## EXERCISE TASK
Return the listing word for word, as given.

## DATA
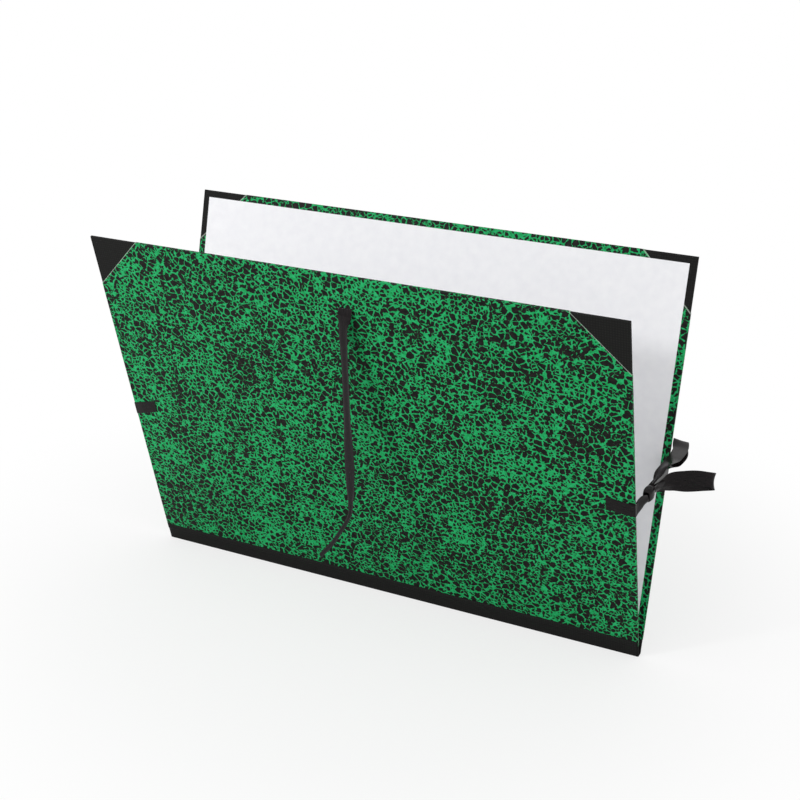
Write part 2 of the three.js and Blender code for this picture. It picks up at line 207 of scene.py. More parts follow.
def marbled_paper():
    """Cover paper marbled on size: green paint pressed into a net by drops of a dark one.

    To the eye it is a bright green net round near-black cells of 2 to 9 mm with ragged edges.
    The threads run together into small patches and break off into larger dark blots, under a
    faint waxed sheen.
    """
    material, tree = new_material("marbled_paper")
    place = add(tree, "ShaderNodeTexCoord", out="Object")

    # The wet paint wanders, so every outline is bent by up to 1.7 mm, by a noise 4.5 mm wide.
    bend = 3.4 * MM
    wander = add(
        tree,
        "ShaderNodeTexNoise",
        inputs={"Vector": place, "Scale": 1 / (4.5 * MM), "Detail": 2.5, "Roughness": 0.6},
        out="Color",
    )
    centred = add(
        tree,
        "ShaderNodeVectorMath",
        {"operation": "SUBTRACT"},
        {0: wander, 1: (0.5, 0.5, 0.5)},
    )
    pushed = add(
        tree,
        "ShaderNodeVectorMath",
        {"operation": "MULTIPLY_ADD"},
        {0: centred, 1: (bend, bend, bend), 2: place},
    )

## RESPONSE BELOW
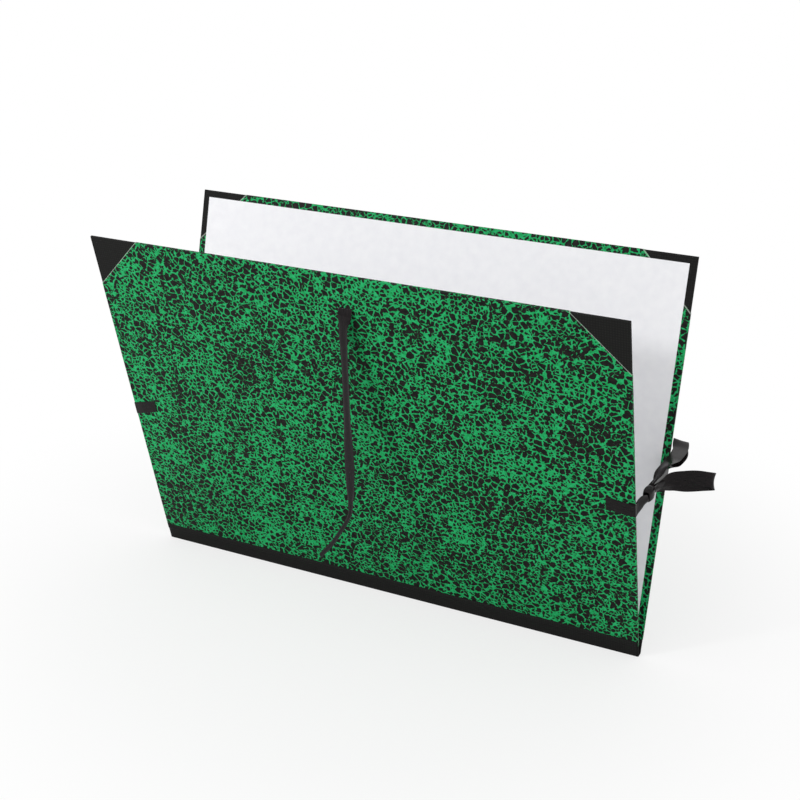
Write part 2 of the three.js and Blender code for this picture. It picks up at line 207 of scene.py. More parts follow.
def marbled_paper():
    """Cover paper marbled on size: green paint pressed into a net by drops of a dark one.

    To the eye it is a bright green net round near-black cells of 2 to 9 mm with ragged edges.
    The threads run together into small patches and break off into larger dark blots, under a
    faint waxed sheen.
    """
    material, tree = new_material("marbled_paper")
    place = add(tree, "ShaderNodeTexCoord", out="Object")

    # The wet paint wanders, so every outline is bent by up to 1.7 mm, by a noise 4.5 mm wide.
    bend = 3.4 * MM
    wander = add(
        tree,
        "ShaderNodeTexNoise",
        inputs={"Vector": place, "Scale": 1 / (4.5 * MM), "Detail": 2.5, "Roughness": 0.6},
        out="Color",
    )
    centred = add(
        tree,
        "ShaderNodeVectorMath",
        {"operation": "SUBTRACT"},
        {0: wander, 1: (0.5, 0.5, 0.5)},
    )
    pushed = add(
        tree,
        "ShaderNodeVectorMath",
        {"operation": "MULTIPLY_ADD"},
        {0: centred, 1: (bend, bend, bend), 2: place},
    )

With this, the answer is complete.